Author: R. G. Thorne

Notes

  • 1. Second vote: on scrutiny
  • 2. Oldfield, Boroughs, ii. 98; Staffs. RO, Aqualate mss D.1788, p. 2, ‘To the worthy freemen of Newcastle-under-Lyme, the Tradesman’s Points answered’; S. M. Hardy and R. C. Baily, ‘The Downfall of the Gower interest in the Staffs. Boroughs 1800-30’, Colls. Hist. Staffs. (1950-1), 265.
  • 3. Aqualate mss loc. cit., election pprs. 1790; Staffs. RO, Sutherland mss D593/S/16/10, election pprs. 1790-3; Add. 48222, ff. 37, 38; Spencer mss, Mrs Howe to dowager Countess Spencer, 26, 28 June 1790; CJ, xlvi. 28; xlvii. 581.
  • 4. Leveson Gower, i. 51, 54, 55, 122; Oldfield, Boroughs, ii. 101; PRO 30/29/5/4, ff. 651, 737, 739; Harewood mss, Canning to Rev. Leigh, 27 Apr. 1793.

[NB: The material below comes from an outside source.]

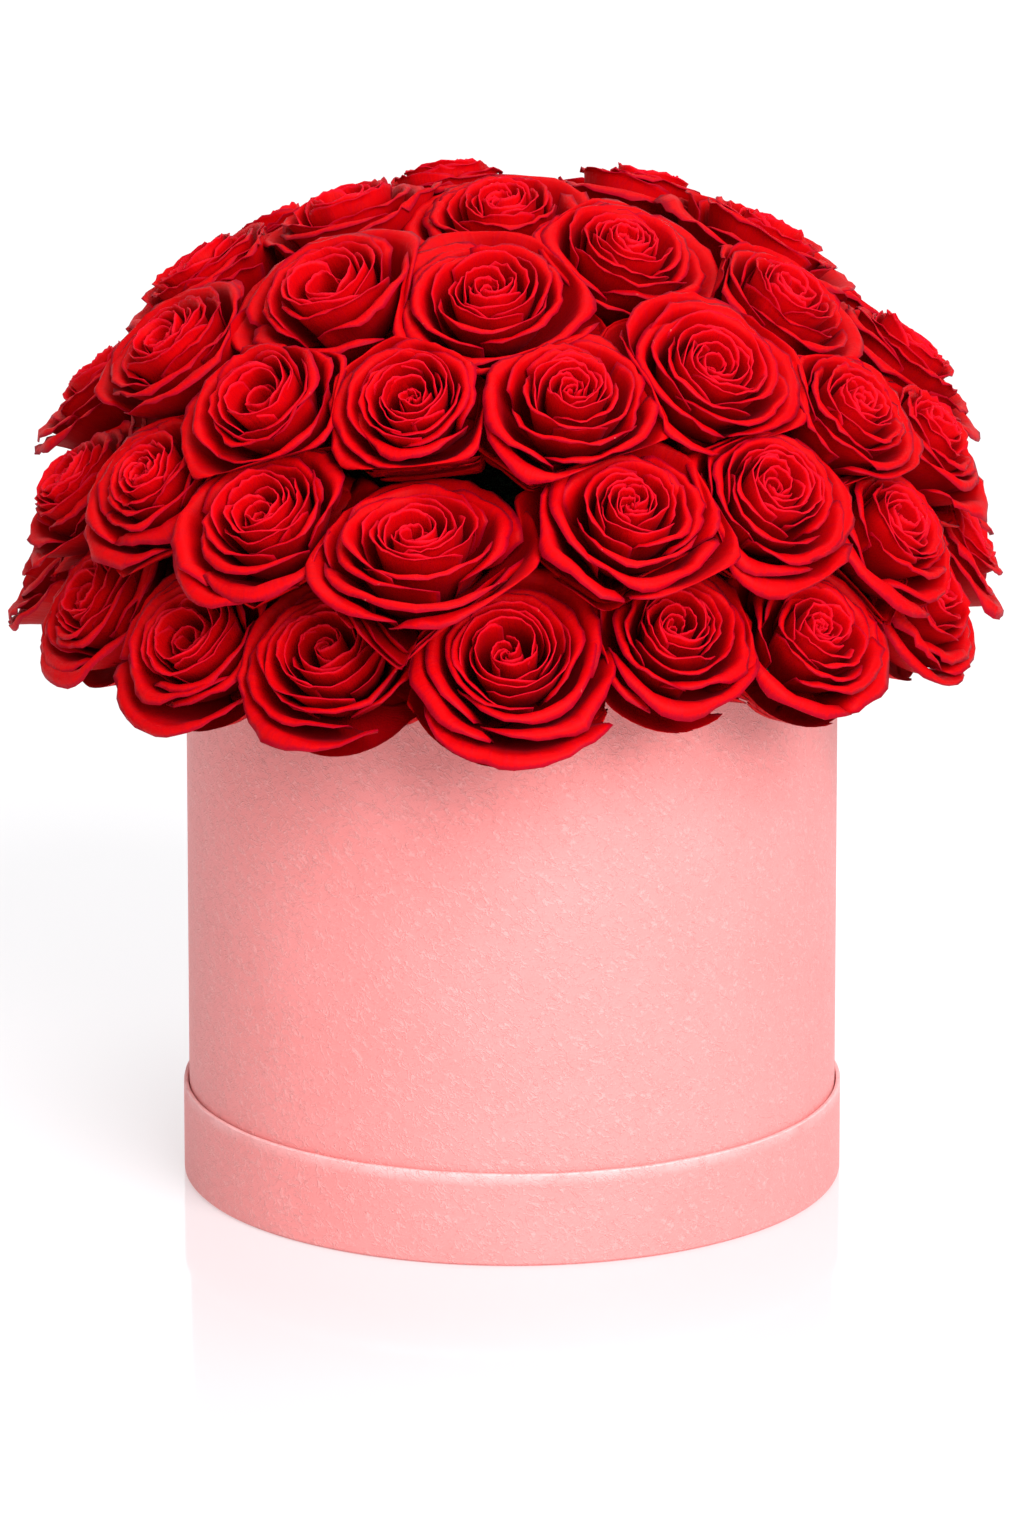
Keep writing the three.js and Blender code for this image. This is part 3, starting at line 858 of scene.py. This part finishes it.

  • 5. Aqualate mss, election pprs. 1802; Leveson Gower, i. 284-5; Sutherland mss D868/11/6; Kent AO, Stanhope mss 751/2; CJ, lviii. 45, 49, 62, 112, 461; O. Beckett, A Statement of Facts, 1803.
  • 6. CJ, lxii. 29, 67.
  • 7. Buckingham, Court and Cabinets, iv. 173, 174; Fortescue mss, Macdonald to Grenville, 27 Apr., Stafford to same, 11 May; Grey mss, Lauderdale to Howick, 11 May 1807; Newcastle Pub. Lib. A Copy of the Poll (C. Chester, 1807).
  • 8. Add. 38739, f. 42; 48223, f. 8; Carlisle mss, Ld. to Lady Morpeth, 1 Oct., Lady to Ld. Morpeth 4, 7 Oct. [1812].
  • 9. Aqualate mss D.1788, p. 52, election pprs. 1815; Sutherland mss D.868/11/69, 78; Wedgwood, Staffs. Parl. Hist. (Wm. Salt Arch. Soc.), iii. 40; Staffs. Advertiser, 29 July 1815; Hardy and Baily, 272.
  • 10. Staffs. Advertiser, 27 June 1818; Wedgwood, iii. 44; Letters of Countess Granville, i. 182; Add. 40370, f. 293.